Set automated alerts for sudden spikes in crashes or apply failures. Use logs and telemetry to quickly triage issues and correlate them with the new manifest version.


Rollback and remediation

Have a documented, tested rollback procedure.

  1. Immediate rollback options

    • Serve the old manifest to affected cohorts or globally.
    • Push a rollback delta that reverts changed files to their previous hashes.
  2. Hotfix follow-ups

    • If rollback isn’t possible (e.g., persistent server-side change), prepare a follow-up hotfix quickly and validate it with a canary group.
  3. Postmortem and process improvement

    • Conduct a blameless postmortem to identify what failed in the pipeline and update tests or checks to prevent recurrence.

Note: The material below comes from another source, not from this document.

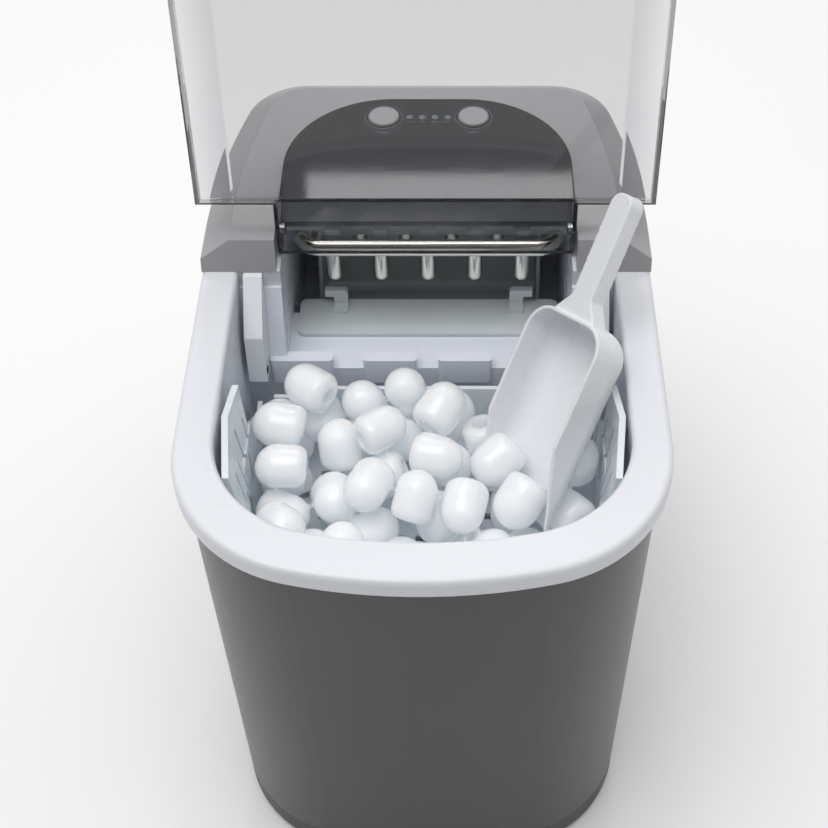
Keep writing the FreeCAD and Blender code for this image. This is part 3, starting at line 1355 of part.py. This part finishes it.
SUBPARTS = {
    "feet": feet,
    "base_pan": base_pan,
    "outer_casing": outer_casing,
    "rear_panel": rear_panel,
    "cord_gland": cord_gland,
    "top_rim": top_rim,
    "liner": liner,
    "foam_insulation": foam_insulation,
    "sensor_arm_left": lambda: sensor_arm(-1),
    "sensor_arm_right": lambda: sensor_arm(1),
    "ir_emitter": lambda: sensor_eye(-1),
    "ir_receiver": lambda: sensor_eye(1),
    "rear_cover": rear_cover,
    "control_panel": control_panel,
    "indicator_lenses": indicator_lenses,
    "power_button": lambda: push_button(-BUTTON_X),
    "select_button": lambda: push_button(BUTTON_X),
    "control_board": control_board,
    "lid": lid,
    "lid_hinge_pins": lid_hinge_pins,
    "evaporator_tube": evaporator_tube,
    "evaporator_fingers": evaporator_fingers,
    "evaporator_bracket": evaporator_bracket,
    "water_tray": water_tray,
    "tray_shaft": tray_shaft,
    "tray_motor": tray_motor,
    "ice_shovel": ice_shovel,
    "shovel_brackets": shovel_brackets,
    "basket": basket,
    "bullet_ice": bullet_ice,
    "scoop_ice": scoop_ice,
    "scoop": scoop,
    "compressor": compressor,
    "compressor_mounts": compressor_mounts,
    "terminal_cover": terminal_cover,
    "condenser_coil": condenser_coil,
    "condenser_fins": condenser_fins,
    "fan_shroud": fan_shroud,
    "fan_motor": fan_motor,
    "fan_shaft": fan_shaft,
    "fan_blades": fan_blades,
    "filter_drier": filter_drier,
    "capillary_tube": capillary_tube,
    "inlet_tee": inlet_tee,
    "suction_line": suction_line,
    "discharge_line": discharge_line,
    "hot_gas_line": hot_gas_line,
    "hot_gas_valve": hot_gas_valve,
    "water_pump": water_pump,
    "pump_impeller": pump_impeller,
    "fill_hose": fill_hose,
    "drain_hose": drain_hose,
    "drain_fitting": drain_fitting,
    "drain_plug": drain_plug,
    "main_board": main_board,
    "board_components": board_components,
    "panel_screws": panel_screws,
    "base_screws": base_screws,
}

os.makedirs("parts", exist_ok=True)
for name, make in SUBPARTS.items():
    shape = make()
    print(name, len(shape.Solids), round(shape.Volume), shape.isValid(), flush=True)
    shape.exportStep(os.path.join("parts", name + ".step"))
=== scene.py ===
import json
import math

import bmesh
import bpy
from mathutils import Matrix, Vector, noise


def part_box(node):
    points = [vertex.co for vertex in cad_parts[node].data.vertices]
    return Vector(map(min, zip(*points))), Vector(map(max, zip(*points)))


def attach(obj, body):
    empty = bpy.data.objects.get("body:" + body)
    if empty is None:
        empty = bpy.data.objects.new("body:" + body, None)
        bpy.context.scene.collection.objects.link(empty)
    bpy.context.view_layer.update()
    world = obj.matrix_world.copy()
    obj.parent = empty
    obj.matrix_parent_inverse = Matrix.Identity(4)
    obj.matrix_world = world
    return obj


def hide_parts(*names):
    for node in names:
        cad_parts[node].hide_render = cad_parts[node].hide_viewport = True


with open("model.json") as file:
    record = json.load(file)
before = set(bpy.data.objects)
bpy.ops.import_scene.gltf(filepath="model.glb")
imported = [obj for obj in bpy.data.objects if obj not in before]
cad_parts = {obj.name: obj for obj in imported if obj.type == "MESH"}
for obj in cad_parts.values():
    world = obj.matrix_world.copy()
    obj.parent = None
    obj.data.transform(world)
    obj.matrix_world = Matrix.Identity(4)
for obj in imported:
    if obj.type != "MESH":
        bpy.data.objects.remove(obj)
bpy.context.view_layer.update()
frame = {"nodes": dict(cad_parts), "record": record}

NODES = frame["nodes"]
MM = 0.001


# ---- camera -------------------------------------------------------------------------------------
def make_camera():
    """Looks down into the open machine from the front."""
    pitch = math.radians(49.2)
    focal = 1370 / 828
    rim_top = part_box("top_rim")[1].z
    data = bpy.data.cameras.new("camera")
    data.sensor_width = 36.0
    data.lens = data.sensor_width * focal
    data.shift_x = -0.0531
    data.clip_start = 0.01
    camera = bpy.data.objects.new("camera", data)
    camera.location = (0.01705, -0.51835, rim_top + 0.50832)
    camera.rotation_euler = (math.pi / 2 - pitch, 0, 0)
    bpy.context.scene.collection.objects.link(camera)
    bpy.context.scene.camera = camera


# ---- material helpers ---------------------------------------------------------------------------
def new_material(name, colour, roughness, metallic=0.0):
    """A Principled material and the parts of it that the other helpers need."""
    material = bpy.data.materials.new(name)
    material.use_nodes = True
    tree = material.node_tree
    shader = tree.nodes["Principled BSDF"]
    shader.inputs["Base Color"].default_value = (*colour, 1)
    shader.inputs["Roughness"].default_value = roughness
    shader.inputs["Metallic"].default_value = metallic
    return material, tree, shader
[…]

Operational tips and best practices

  • Automate as much as possible: packaging, signing, manifest generation, and canary gating.
  • Use small teams for hotfixes: fewer approvals means faster response. Keep a checklist for emergency patches.
  • Maintain a hotfix branch strategy in source control to isolate urgent fixes from ongoing development.
  • Document backward-compatibility guarantees and supported client versions.
  • Cache deltas on CDN edge nodes to reduce latency for players worldwide.
  • Keep a storage retention policy for old builds and deltas balanced between rollback needs and cost.

Example hotfix workflow (concise)

  1. Developer commits fix to hotfix branch → CI builds hotfix.
  2. CI runs unit tests → GUM generates delta package and signed manifest.
  3. Automated smoke tests and apply-simulate run.
  4. Deploy to canary cohort (1–5%) via server manifest flag.
  5. Monitor metrics for 1–4 hours. If stable, progress rollout to larger cohorts. If not, rollback to previous manifest and start remediation.

Conclusion

Delivering fast player fixes is a combination of the right tooling, disciplined processes, and solid observability. Game Update Maker reduces friction by automating delta creation, manifest management, and staged deployments — enabling teams to ship small, safe, reversible patches quickly. With clear versioning, CI integration, targeted testing, and progressive rollouts, you can keep players happy and minimize downtime when issues arise.